| WHAT IS BEING ASKED |
Every line from the first one to the line containing "return ramp(0.125, 0.095, distance)" should be echoed exactly; leave out the rest.
==========
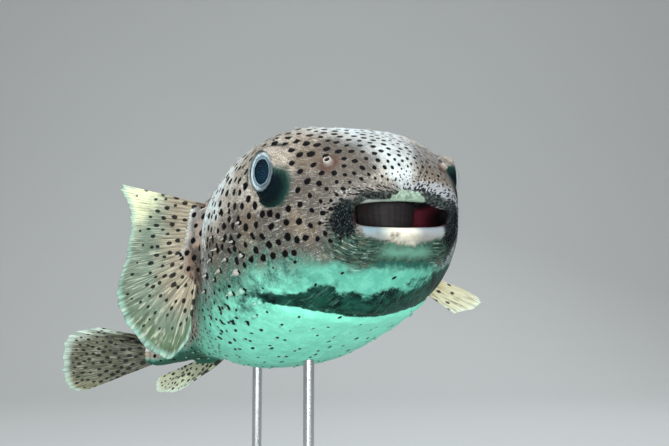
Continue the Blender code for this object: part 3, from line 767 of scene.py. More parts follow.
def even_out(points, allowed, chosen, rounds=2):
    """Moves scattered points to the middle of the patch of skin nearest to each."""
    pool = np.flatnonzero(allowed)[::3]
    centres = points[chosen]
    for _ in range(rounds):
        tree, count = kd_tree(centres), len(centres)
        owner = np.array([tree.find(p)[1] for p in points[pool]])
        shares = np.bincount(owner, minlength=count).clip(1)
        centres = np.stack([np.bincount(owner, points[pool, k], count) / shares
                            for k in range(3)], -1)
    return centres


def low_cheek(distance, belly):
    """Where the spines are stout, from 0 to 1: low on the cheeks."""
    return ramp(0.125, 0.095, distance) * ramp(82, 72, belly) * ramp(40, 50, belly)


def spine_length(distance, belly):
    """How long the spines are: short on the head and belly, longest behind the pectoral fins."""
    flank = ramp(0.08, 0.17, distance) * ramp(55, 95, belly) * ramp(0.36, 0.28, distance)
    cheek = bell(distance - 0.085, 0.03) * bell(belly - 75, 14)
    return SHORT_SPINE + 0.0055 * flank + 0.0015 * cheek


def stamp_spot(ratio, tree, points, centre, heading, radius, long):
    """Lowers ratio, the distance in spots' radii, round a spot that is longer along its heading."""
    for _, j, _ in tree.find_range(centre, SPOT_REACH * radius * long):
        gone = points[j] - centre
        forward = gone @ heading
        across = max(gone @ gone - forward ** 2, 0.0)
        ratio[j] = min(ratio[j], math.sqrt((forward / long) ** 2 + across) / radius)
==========
| RESULT OF THIS EXERCISE |
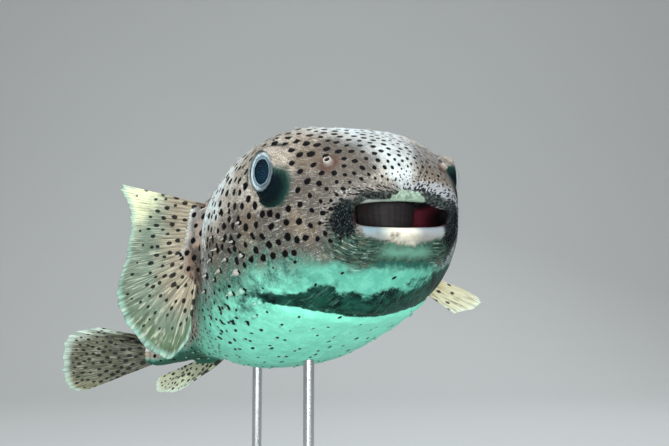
Continue the Blender code for this object: part 3, from line 767 of scene.py. More parts follow.
def even_out(points, allowed, chosen, rounds=2):
    """Moves scattered points to the middle of the patch of skin nearest to each."""
    pool = np.flatnonzero(allowed)[::3]
    centres = points[chosen]
    for _ in range(rounds):
        tree, count = kd_tree(centres), len(centres)
        owner = np.array([tree.find(p)[1] for p in points[pool]])
        shares = np.bincount(owner, minlength=count).clip(1)
        centres = np.stack([np.bincount(owner, points[pool, k], count) / shares
                            for k in range(3)], -1)
    return centres


def low_cheek(distance, belly):
    """Where the spines are stout, from 0 to 1: low on the cheeks."""
    return ramp(0.125, 0.095, distance) * ramp(82, 72, belly) * ramp(40, 50, belly)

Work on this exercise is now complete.